_Problem statement:_ From the first line of the data below, copy each line up to the one containing "return net.red(ramp.outputs[0])", and include that line too.

_Data block:_
---+---

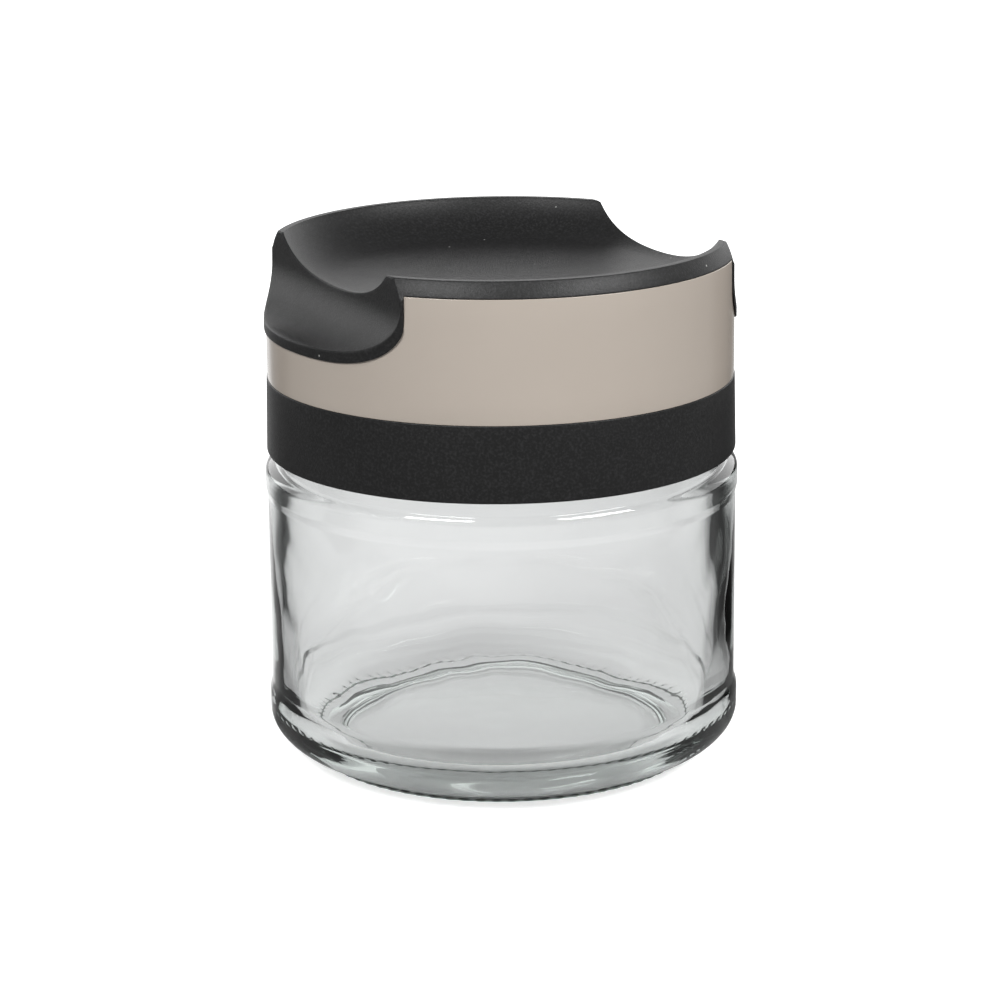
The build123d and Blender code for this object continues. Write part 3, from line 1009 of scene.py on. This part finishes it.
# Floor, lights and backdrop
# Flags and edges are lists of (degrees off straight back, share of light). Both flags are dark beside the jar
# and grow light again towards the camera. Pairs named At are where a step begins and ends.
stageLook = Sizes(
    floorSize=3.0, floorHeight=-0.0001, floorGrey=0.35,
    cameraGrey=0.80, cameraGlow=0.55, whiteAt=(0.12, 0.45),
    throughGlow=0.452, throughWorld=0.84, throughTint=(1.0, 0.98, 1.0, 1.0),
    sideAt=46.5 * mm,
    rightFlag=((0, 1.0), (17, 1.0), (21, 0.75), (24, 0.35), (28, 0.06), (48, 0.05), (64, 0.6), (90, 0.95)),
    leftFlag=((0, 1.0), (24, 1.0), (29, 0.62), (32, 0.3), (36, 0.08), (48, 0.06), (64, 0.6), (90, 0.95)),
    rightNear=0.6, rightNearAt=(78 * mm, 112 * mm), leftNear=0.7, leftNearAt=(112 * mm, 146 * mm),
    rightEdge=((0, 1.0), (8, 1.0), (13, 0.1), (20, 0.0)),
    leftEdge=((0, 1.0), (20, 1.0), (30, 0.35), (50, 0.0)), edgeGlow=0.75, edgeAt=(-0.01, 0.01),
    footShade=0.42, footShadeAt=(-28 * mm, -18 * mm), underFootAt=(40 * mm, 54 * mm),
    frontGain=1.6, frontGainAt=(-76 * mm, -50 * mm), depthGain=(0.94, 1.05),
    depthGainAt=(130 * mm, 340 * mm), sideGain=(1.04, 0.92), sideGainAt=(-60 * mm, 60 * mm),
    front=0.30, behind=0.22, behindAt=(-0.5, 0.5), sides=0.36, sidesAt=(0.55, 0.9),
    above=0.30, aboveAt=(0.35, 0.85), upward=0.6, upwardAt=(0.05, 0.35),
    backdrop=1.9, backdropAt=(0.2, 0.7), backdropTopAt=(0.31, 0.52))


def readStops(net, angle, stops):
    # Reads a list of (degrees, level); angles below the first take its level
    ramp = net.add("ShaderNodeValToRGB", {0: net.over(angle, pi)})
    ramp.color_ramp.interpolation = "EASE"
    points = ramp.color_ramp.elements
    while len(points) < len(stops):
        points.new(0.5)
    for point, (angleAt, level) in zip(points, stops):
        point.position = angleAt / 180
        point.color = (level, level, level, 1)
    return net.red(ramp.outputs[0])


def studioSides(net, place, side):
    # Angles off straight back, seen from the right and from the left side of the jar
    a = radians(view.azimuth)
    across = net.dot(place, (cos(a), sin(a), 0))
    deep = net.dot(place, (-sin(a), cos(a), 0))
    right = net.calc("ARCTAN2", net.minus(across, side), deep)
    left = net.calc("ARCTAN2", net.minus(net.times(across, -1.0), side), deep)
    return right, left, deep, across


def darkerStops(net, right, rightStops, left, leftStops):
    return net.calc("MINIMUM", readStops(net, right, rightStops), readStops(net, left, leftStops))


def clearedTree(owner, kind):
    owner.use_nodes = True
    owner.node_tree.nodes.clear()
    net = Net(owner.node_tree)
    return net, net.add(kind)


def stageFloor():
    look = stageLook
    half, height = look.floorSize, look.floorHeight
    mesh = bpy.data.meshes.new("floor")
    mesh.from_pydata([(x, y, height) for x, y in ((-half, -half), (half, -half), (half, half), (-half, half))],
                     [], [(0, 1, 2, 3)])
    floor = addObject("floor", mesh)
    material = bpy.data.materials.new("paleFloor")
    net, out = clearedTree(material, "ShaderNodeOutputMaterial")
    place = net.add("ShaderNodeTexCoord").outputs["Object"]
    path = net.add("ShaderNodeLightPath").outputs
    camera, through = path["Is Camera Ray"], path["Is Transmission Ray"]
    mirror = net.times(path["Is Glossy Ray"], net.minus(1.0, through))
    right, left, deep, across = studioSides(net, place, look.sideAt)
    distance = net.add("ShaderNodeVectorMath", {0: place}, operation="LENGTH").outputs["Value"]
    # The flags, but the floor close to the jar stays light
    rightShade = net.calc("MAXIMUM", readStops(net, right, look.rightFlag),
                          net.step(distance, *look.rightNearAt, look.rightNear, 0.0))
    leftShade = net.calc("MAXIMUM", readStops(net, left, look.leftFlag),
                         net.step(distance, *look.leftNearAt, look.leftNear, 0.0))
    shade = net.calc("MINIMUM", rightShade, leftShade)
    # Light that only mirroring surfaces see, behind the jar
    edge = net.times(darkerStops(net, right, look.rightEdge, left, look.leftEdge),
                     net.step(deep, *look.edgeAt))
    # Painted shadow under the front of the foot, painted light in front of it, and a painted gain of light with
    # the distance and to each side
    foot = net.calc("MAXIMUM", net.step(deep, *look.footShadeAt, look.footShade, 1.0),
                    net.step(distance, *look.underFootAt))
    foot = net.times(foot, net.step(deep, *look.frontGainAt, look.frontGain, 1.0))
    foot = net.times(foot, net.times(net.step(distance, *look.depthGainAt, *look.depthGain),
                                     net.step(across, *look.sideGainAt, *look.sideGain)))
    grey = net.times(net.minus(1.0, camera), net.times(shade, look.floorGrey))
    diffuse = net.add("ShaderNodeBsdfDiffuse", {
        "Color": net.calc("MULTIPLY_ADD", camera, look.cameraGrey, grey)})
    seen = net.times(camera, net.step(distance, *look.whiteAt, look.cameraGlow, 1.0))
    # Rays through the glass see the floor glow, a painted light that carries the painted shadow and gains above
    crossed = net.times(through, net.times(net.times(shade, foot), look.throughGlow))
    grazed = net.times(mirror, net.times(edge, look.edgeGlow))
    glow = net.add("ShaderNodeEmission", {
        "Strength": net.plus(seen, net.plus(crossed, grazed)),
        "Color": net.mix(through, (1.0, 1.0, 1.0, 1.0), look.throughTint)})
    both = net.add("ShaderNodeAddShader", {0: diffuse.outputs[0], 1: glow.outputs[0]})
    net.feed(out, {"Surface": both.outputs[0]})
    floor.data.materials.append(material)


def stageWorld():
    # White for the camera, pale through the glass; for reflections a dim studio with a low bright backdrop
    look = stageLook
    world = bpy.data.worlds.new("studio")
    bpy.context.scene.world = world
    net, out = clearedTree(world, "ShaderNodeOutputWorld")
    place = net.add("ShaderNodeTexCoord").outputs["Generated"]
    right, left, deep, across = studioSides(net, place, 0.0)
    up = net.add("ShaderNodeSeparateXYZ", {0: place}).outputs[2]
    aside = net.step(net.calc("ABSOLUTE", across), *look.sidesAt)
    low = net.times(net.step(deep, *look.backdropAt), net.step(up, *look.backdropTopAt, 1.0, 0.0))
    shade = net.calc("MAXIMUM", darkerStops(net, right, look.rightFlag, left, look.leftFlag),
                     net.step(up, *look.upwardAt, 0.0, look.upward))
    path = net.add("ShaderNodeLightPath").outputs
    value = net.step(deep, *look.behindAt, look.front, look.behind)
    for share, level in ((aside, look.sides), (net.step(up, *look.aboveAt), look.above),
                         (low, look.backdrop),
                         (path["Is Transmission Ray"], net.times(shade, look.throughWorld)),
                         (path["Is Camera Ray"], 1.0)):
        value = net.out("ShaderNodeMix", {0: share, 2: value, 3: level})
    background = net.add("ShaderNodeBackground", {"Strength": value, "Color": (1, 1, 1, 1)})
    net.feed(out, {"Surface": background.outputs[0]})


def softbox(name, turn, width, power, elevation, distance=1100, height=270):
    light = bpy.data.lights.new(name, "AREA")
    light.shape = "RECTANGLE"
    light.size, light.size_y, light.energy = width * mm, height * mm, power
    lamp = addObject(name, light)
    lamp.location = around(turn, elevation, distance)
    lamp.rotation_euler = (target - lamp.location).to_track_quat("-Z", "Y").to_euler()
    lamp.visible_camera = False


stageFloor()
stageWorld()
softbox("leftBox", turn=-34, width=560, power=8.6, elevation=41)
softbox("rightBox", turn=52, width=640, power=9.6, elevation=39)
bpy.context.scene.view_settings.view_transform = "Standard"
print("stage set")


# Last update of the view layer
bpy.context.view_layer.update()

---+---

_In response:_
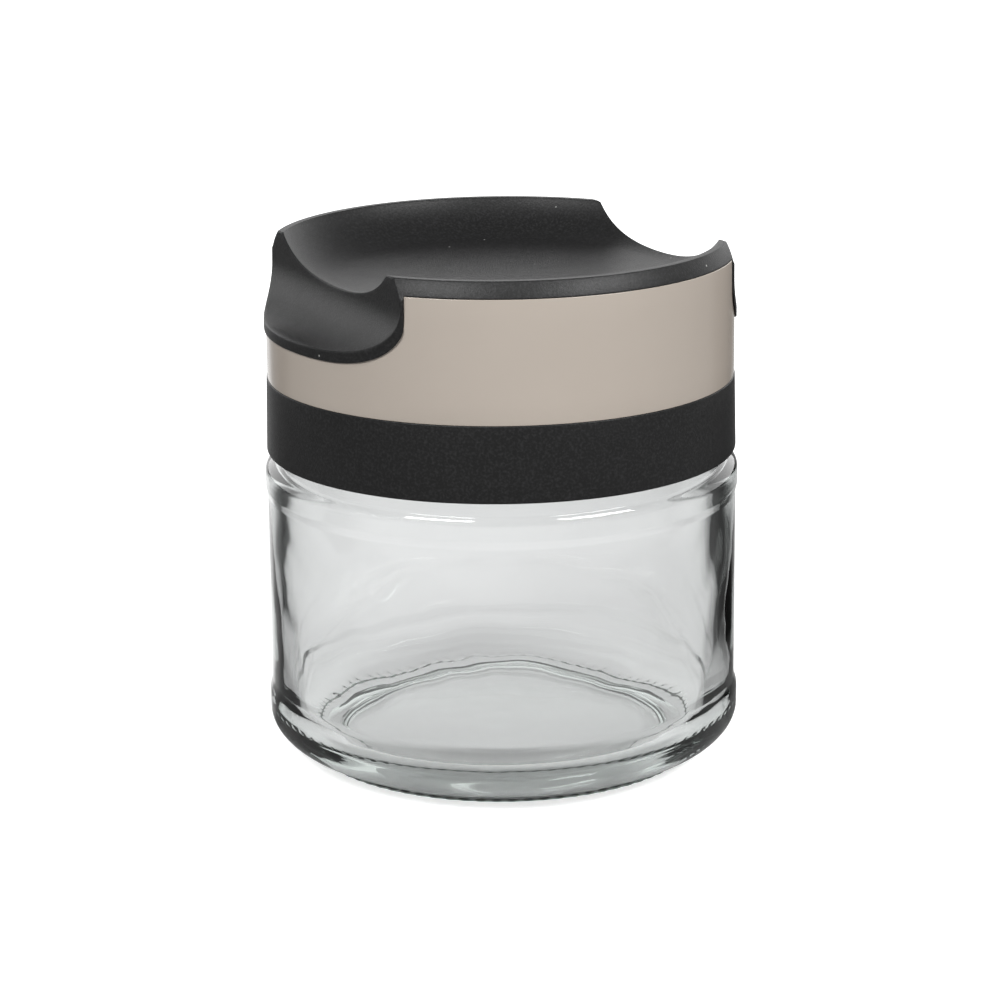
The build123d and Blender code for this object continues. Write part 3, from line 1009 of scene.py on. This part finishes it.
# Floor, lights and backdrop
# Flags and edges are lists of (degrees off straight back, share of light). Both flags are dark beside the jar
# and grow light again towards the camera. Pairs named At are where a step begins and ends.
stageLook = Sizes(
    floorSize=3.0, floorHeight=-0.0001, floorGrey=0.35,
    cameraGrey=0.80, cameraGlow=0.55, whiteAt=(0.12, 0.45),
    throughGlow=0.452, throughWorld=0.84, throughTint=(1.0, 0.98, 1.0, 1.0),
    sideAt=46.5 * mm,
    rightFlag=((0, 1.0), (17, 1.0), (21, 0.75), (24, 0.35), (28, 0.06), (48, 0.05), (64, 0.6), (90, 0.95)),
    leftFlag=((0, 1.0), (24, 1.0), (29, 0.62), (32, 0.3), (36, 0.08), (48, 0.06), (64, 0.6), (90, 0.95)),
    rightNear=0.6, rightNearAt=(78 * mm, 112 * mm), leftNear=0.7, leftNearAt=(112 * mm, 146 * mm),
    rightEdge=((0, 1.0), (8, 1.0), (13, 0.1), (20, 0.0)),
    leftEdge=((0, 1.0), (20, 1.0), (30, 0.35), (50, 0.0)), edgeGlow=0.75, edgeAt=(-0.01, 0.01),
    footShade=0.42, footShadeAt=(-28 * mm, -18 * mm), underFootAt=(40 * mm, 54 * mm),
    frontGain=1.6, frontGainAt=(-76 * mm, -50 * mm), depthGain=(0.94, 1.05),
    depthGainAt=(130 * mm, 340 * mm), sideGain=(1.04, 0.92), sideGainAt=(-60 * mm, 60 * mm),
    front=0.30, behind=0.22, behindAt=(-0.5, 0.5), sides=0.36, sidesAt=(0.55, 0.9),
    above=0.30, aboveAt=(0.35, 0.85), upward=0.6, upwardAt=(0.05, 0.35),
    backdrop=1.9, backdropAt=(0.2, 0.7), backdropTopAt=(0.31, 0.52))


def readStops(net, angle, stops):
    # Reads a list of (degrees, level); angles below the first take its level
    ramp = net.add("ShaderNodeValToRGB", {0: net.over(angle, pi)})
    ramp.color_ramp.interpolation = "EASE"
    points = ramp.color_ramp.elements
    while len(points) < len(stops):
        points.new(0.5)
    for point, (angleAt, level) in zip(points, stops):
        point.position = angleAt / 180
        point.color = (level, level, level, 1)
    return net.red(ramp.outputs[0])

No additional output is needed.